EDIT: Although it's also fair to say that a lot of people seem to view realistic rules as an end in themselves, so I suppose there will always be some games where totally realistic behaviour is the "correct", by definition.
june gloom on 24/7/2009 at 02:44
Quote Posted by Renzatic
It's like, here in the near future, we have this awesome 3D holographic chess set with super realistic animated characters. It'd be a good idea for the game designers to model every fold, crack, and seam on the characters because that's what people will notice. The more detail you have on that front, the better. They won't have to go so far as to model a fully functional digestive system on each of these little characters for the sake of realism, though. There comes a point.
Unless it's Battle Chess!
Phatose on 24/7/2009 at 03:48
Quote Posted by Chade
No matter how "advanced" the industry gets, I doubt designers will ever want to simulate at a level that's so far removed from the players actual experience.
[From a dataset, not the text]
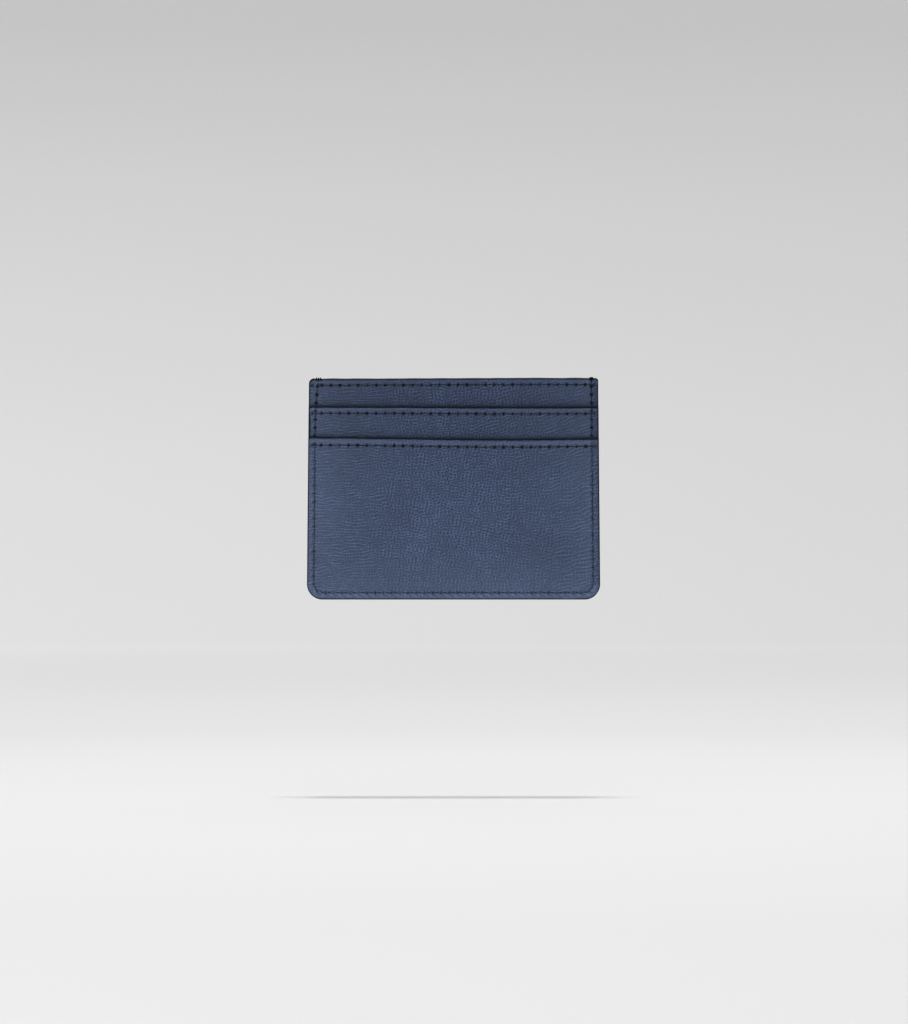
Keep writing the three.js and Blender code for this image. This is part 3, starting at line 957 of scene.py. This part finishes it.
class Nodes:
    """A short way to build a node tree, where an input takes a value or another node's socket."""

    def __init__(self, tree):
        self.tree = tree

    def feed(self, socket, value):
        if isinstance(value, bpy.types.NodeSocket):
            self.tree.links.new(value, socket)
        else:
            socket.default_value = value

    def feed_all(self, node, inputs):
        for key, value in inputs.items():
            self.feed(node.inputs[key], value)

    def add(self, kind, inputs=None, **settings):
        node = self.tree.nodes.new(kind)
        for key, value in settings.items():
            setattr(node, key, value)
        self.feed_all(node, inputs or {})
        return node

    def math(self, operation, *values):
        return self.add("ShaderNodeMath", dict(enumerate(values)), operation=operation).outputs[0]

    def mix(self, share, a, b):
        return self.add("ShaderNodeMix", {0: share, 6: a, 7: b}, data_type="RGBA").outputs[2]

    def scaled(self, tone, factor):
        node = self.add("ShaderNodeVectorMath", {0: tone, "Scale": factor}, operation="SCALE")
        return node.outputs[0]

    def mask(self, name):
        return self.add("ShaderNodeAttribute", attribute_name=name).outputs["Fac"]

    def place(self):
        return self.add("ShaderNodeTexCoord").outputs["Object"]

    def bump(self, strength, distance, height):
        inputs = {"Strength": strength, "Distance": distance, "Height": height}
        return self.add("ShaderNodeBump", inputs).outputs[0]


def new_material(name):
    """An empty material with a shader, ready to be fed through a builder of its nodes."""
    material = bpy.data.materials.new(name)
    material.use_nodes = True
    material.node_tree.nodes.clear()
    build = Nodes(material.node_tree)
    shader = build.add("ShaderNodeBsdfPrincipled")
    build.add("ShaderNodeOutputMaterial", {0: shader.outputs[0]})
    return material, build, shader


def mottle_group():
    """Uneven dye: slow patches and fine specks, as one value round 1, and a fine height."""
    tree = bpy.data.node_groups.new("Uneven dye", "ShaderNodeTree")
    face = tree.interface
    for key, value in (("Patch size", 12.0), ("Patches", 0.1), ("Speck size", 0.5), ("Specks", 0.1)):
        socket = face.new_socket(key, in_out="INPUT", socket_type="NodeSocketFloat")
        socket.default_value = value
    for key in ("Value", "Height"):
        face.new_socket(key, in_out="OUTPUT", socket_type="NodeSocketFloat")
    build = Nodes(tree)
    given = build.add("NodeGroupInput").outputs
    place = build.place()
    patch_scale = build.math("DIVIDE", 1 / MM, given["Patch size"])
    speck_scale = build.math("DIVIDE", 1 / MM, given["Speck size"])
    patch = build.add("ShaderNodeTexNoise", {"Vector": place, "Scale": patch_scale, "Detail": 3.0})
    speck = build.add("ShaderNodeTexNoise", {"Vector": place, "Scale": speck_scale, "Detail": 2.0})
    patches = build.math("MULTIPLY", build.math("SUBTRACT", patch.outputs[0], 0.5), given["Patches"])
    specks = build.math("MULTIPLY", build.math("SUBTRACT", speck.outputs[0], 0.5), given["Specks"])
    total = build.math("ADD", build.math("ADD", patches, specks), 1.0)
    build.add("NodeGroupOutput", {"Value": total, "Height": speck.outputs[0]})
    return tree


def dye_in(build, mottle, **values):
    """Places the uneven dye in a material, with its own sizes and strengths."""
    inputs = {key.replace("_", " "): value for key, value in values.items()}
    return build.add("ShaderNodeGroup", inputs, node_tree=mottle).outputs


def leather_material(mottle):
    """Embossed leather: darker in the creases, with painted shadow in the needle holes, painted shade
    towards the top and above the mouths, and painted highlights where it is raised and towards the
    sides and the bottom.
    """
    material, build, shader = new_material("Embossed leather")
    grain = build.mask("grain")
    dye = dye_in(build, mottle, Patch_size=14.0, Patches=0.35, Speck_size=0.5, Specks=0.85)
    tone = build.mix(grain, srgb(38, 46, 64), srgb(79, 94, 126))
    # Painted highlight where the lift mask says.
    tone = build.mix(build.math("MULTIPLY", build.mask("lift"), 0.55), tone, srgb(97, 111, 137))
    # Painted shade and shadow where the shade mask says.
    tone = build.mix(build.mask("shade"), tone, srgb(11, 17, 31))
    # Painted shadow in the needle holes.
    tone = build.mix(build.mask("hole"), tone, srgb(0, 2, 12))
    build.feed_all(shader, {
        "Base Color": build.scaled(tone, dye["Value"]),
        "Roughness": build.math("MULTIPLY_ADD", grain, -0.12, 0.62),
        "Specular IOR Level": 0.1,
        "Normal": build.bump(0.6, 0.12 * MM, dye["Height"]),
    })
    return material


def paint_material(mottle):
    """Edge paint: darker by its painted shade, most along the card pockets' mouths, as painted shadow
    from their gaps.
    """
    material, build, shader = new_material("Edge paint")
    dye = dye_in(build, mottle, Patch_size=5.0, Patches=0.3, Speck_size=0.4, Specks=0.25)
    tone = build.mix(build.mask("shade"), srgb(38, 45, 60), srgb(4, 9, 23))
    build.feed_all(shader, {
        "Base Color": build.scaled(tone, dye["Value"]),
        "Roughness": 0.5,
        "Specular IOR Level": 0.06,
        "Normal": build.bump(0.4, 0.1 * MM, dye["Height"]),
    })
    return material


def thread_material(mottle):
    """Twisted thread: darker where it is wound over the top edge, as painted shade among the crowded
    turns.
    """
    material, build, shader = new_material("Sewing thread")
    dye = dye_in(build, mottle, Patch_size=6.0, Patches=0.4, Speck_size=0.15, Specks=0.7)
    tone = build.mix(build.mask("shade"), srgb(33, 38, 50), srgb(8, 11, 20))
    build.feed_all(shader, {
        "Base Color": build.scaled(tone, dye["Value"]),
        "Roughness": 0.7,
        "Specular IOR Level": 0.05,
    })
    return material


WEAVE = 0.35 * MM  # from one thread of the lining to the next


def lining_material(mottle):
    """Woven lining: two crossing sets of fine threads, as the product of two sines."""
    material, build, shader = new_material("Woven lining")
    dye = dye_in(build, mottle, Patch_size=9.0, Patches=0.2, Speck_size=0.3, Specks=0.3)
    split = build.add("ShaderNodeSeparateXYZ", {0: build.place()}).outputs
    warp = build.math("SINE", build.math("MULTIPLY", split["X"], 2 * np.pi / WEAVE))
    weft = build.math("SINE", build.math("MULTIPLY", split["Z"], 2 * np.pi / WEAVE))
    weave = build.math("MULTIPLY_ADD", build.math("MULTIPLY", warp, weft), 0.5, 0.5)
    tone = build.mix(weave, srgb(24, 29, 44), srgb(48, 56, 78))
    build.feed_all(shader, {
        "Base Color": build.scaled(tone, dye["Value"]),
        "Roughness": 0.85,
        "Normal": build.bump(0.5, 0.05 * MM, weave),
    })
    return material


# ---- Studio, in metres ----

FLOOR_DROP = 0.0675  # the holder hangs this far above the floor
CAMERA_DISTANCE = 1.6
CAMERA_DROP = 0.0079  # the camera is this much lower than the holder's middle
CAMERA_ASIDE = 0.00015
FRAME_HEIGHT = 0.3494  # of the picture, at the holder
SENSOR = 36.0

FLOOR_START = 0.06  # radius of the floor's innermost ring
FLOOR_RADIUS = 1.9
SWEEP_RADIUS = 1.0
FLOOR_RINGS = 24
WALL_RINGS = 29
FLOOR_SIDES = 96
PAPER = (0.73, 0.73, 0.73, 1.0)
WALL_CLIMB = 4.0  # how much faster the paper's glow changes up the wall than along the floor
PAPER_LENGTH = 5.0
# How brightly the paper glows at shares of that length from the middle of the floor
PAPER_GLOW = ((0.1, 0.0), (0.17, 0.07), (0.36, 0.23), (0.6, 0.19), (0.84, 0.11), (1.0, 0.03))
GLOW_SPAN = 1.5  # the glow is stronger on the left and weaker on the right, over this far each way
GLOW_LEFT = 1.45
GLOW_RIGHT = 0.5


def make_camera():
    """A long lens straight in front of the holder, a little below its middle."""
    data = bpy.data.cameras.new("Camera")
    data.sensor_width = SENSOR
    data.lens = SENSOR * CAMERA_DISTANCE / FRAME_HEIGHT
    camera = bpy.data.objects.new("Camera", data)
    bpy.context.scene.collection.objects.link(camera)
    camera.location = (CAMERA_ASIDE, -CAMERA_DISTANCE, HEIGHT * MM / 2 - CAMERA_DROP)
    camera.rotation_euler = (np.pi / 2, 0.0, 0.0)
    bpy.context.scene.camera = camera


def make_sweep():
    """A round floor that curves up into a low wall on every side: a flat disc and a quarter round."""
    turn = np.linspace(0, np.pi / 2, WALL_RINGS + 1)[1:]
    floor = np.geomspace(FLOOR_START, FLOOR_RADIUS, FLOOR_RINGS)
    out = np.concatenate((floor, FLOOR_RADIUS + SWEEP_RADIUS * np.sin(turn)))
    up = np.concatenate((np.zeros(FLOOR_RINGS), SWEEP_RADIUS * (1 - np.cos(turn)))) - FLOOR_DROP
    angle = 2 * np.pi * np.arange(FLOOR_SIDES) / FLOOR_SIDES
    across, away = out[:, None] * np.cos(angle), out[:, None] * np.sin(angle)
    points = np.stack((across, away, up[:, None] + 0 * angle), -1).reshape(-1, 3)
    walls = ring_quads(len(out), FLOOR_SIDES)[:, ::-1]
    sweep = make_object("studio_sweep", points / MM, walls, np.arange(FLOOR_SIDES)[None])
    sweep.data.materials.append(paper_material())


def paper_material():
    """Pale paper that glows by its distance along the floor and up the wall, most on the left."""
    material, build, shader = new_material("Studio paper")
    split = build.add("ShaderNodeSeparateXYZ", {0: build.place()}).outputs
    flat = build.add("ShaderNodeCombineXYZ", {0: split["X"], 1: split["Y"]}).outputs[0]
    reach = build.add("ShaderNodeVectorMath", {0: flat}, operation="LENGTH").outputs["Value"]
    rise = build.math("ADD", split["Z"], FLOOR_DROP)
    along = build.math("MULTIPLY_ADD", rise, WALL_CLIMB, reach)
    ramp = build.add("ShaderNodeValToRGB", {0: build.math("DIVIDE", along, PAPER_LENGTH)})
    stops = ramp.color_ramp.elements
    for index, (position, value) in enumerate(PAPER_GLOW):
        stop = stops[index] if index < 2 else stops.new(position)
        stop.position = position
        stop.color = (value, value, value, 1.0)
    sides = {0: split["X"], 1: -GLOW_SPAN, 2: GLOW_SPAN, 3: GLOW_LEFT, 4: GLOW_RIGHT}
    aside = build.add("ShaderNodeMapRange", sides).outputs[0]
    build.feed_all(shader, {
        "Base Color": PAPER,
        "Roughness": 1.0,
        "Specular IOR Level": 0.0,
        "Emission Color": build.scaled(ramp.outputs[0], aside),
        "Emission Strength": 1.0,
    })
    return material


def area_light(name, place, aim, size, power):
    """A rectangular light that shines from a place towards its aim."""
    data = bpy.data.lights.new(name, "AREA")
    data.shape = "RECTANGLE"
    data.size, data.size_y = size
    data.energy = power
    light = bpy.data.objects.new(name, data)
    bpy.context.scene.collection.objects.link(light)
    light.location = place
    light.rotation_euler = (Vector(aim) - Vector(place)).to_track_quat("-Z", "Y").to_euler()


def make_lights():
    """A low key light from the front left, one straight overhead, and soft light all round."""
    area_light("Key", (-0.8, -1.35, 0.08), (0.0, 0.0, 0.04), (0.5, 0.3), 9.0)
    area_light("Overhead", (0.0, 0.0, 1.5), (0.0, 0.0, 0.0), (0.3, 0.18), 14.0)
    world = bpy.data.worlds.new("Studio")
    bpy.context.scene.world = world
    world.use_nodes = True
    sky = world.node_tree.nodes["Background"]
    sky.inputs["Color"].default_value = (1.0, 1.0, 1.0, 1.0)
    sky.inputs["Strength"].default_value = 0.6


# ---- Assembly ----

def build_holder():
    """Both faces of the holder, then what they share."""
    mottle = mottle_group()
    leather = leather_material(mottle)
    paint = paint_material(mottle)
    thread = thread_material(mottle)
    lining = lining_material(mottle)
    for face in FACES:
        for level in LEVELS:
            leather_panel(face, level, leather)
            lining_panel(face, level, lining)
            mouth_edge(face, level, paint)
            row_thread(face, level, thread)
        for behind, level in zip(LEVELS, LEVELS[1:]):
            pocket_margin(face, behind, level, leather)
        base_seam(face, thread)
        seam_thread(face, thread)
    half = MARGIN_GAP / 2
    centre = "centre_pocket_seam_margin"
    margin_strip("centre_pocket_margin_leather", LEVELS[0], -half, half, leather, centre)
    closing_edge(paint)


bpy.context.scene.view_settings.view_transform = "Standard"
make_camera()
make_sweep()
make_lights()
build_holder()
Isn't that practically a description of the material system lucasarts was pimping for force unleashed?
Chade on 24/7/2009 at 04:05
Is it? I just wiki'd the game and some it's technology, but couldn't find a clear description of exactly how finely grained the simulation is. My impression is that the simulation is mostly done at the level of whole objects, with some additional tech for some objects deciding how objects are composed of a relatively small number of discrete "sub-objects" when hit/shaken/whatever.
Even with that simple simulation, an interview still talked about how hard it was to marry the physics simulation and the gameplay.
Phatose on 24/7/2009 at 04:09
From the videos they were showing, the sub-objects weren't pre-defined. It was parametric based on the material - not a molecular level, but really an abstraction that achieves essentially the same function.
Chade on 24/7/2009 at 04:40
Well, yeah. They didn't need a molecular simulation to achieve the desired behaviour. And even with that relatively tame physics simulation, it was still hard to get everything working the way they wanted it.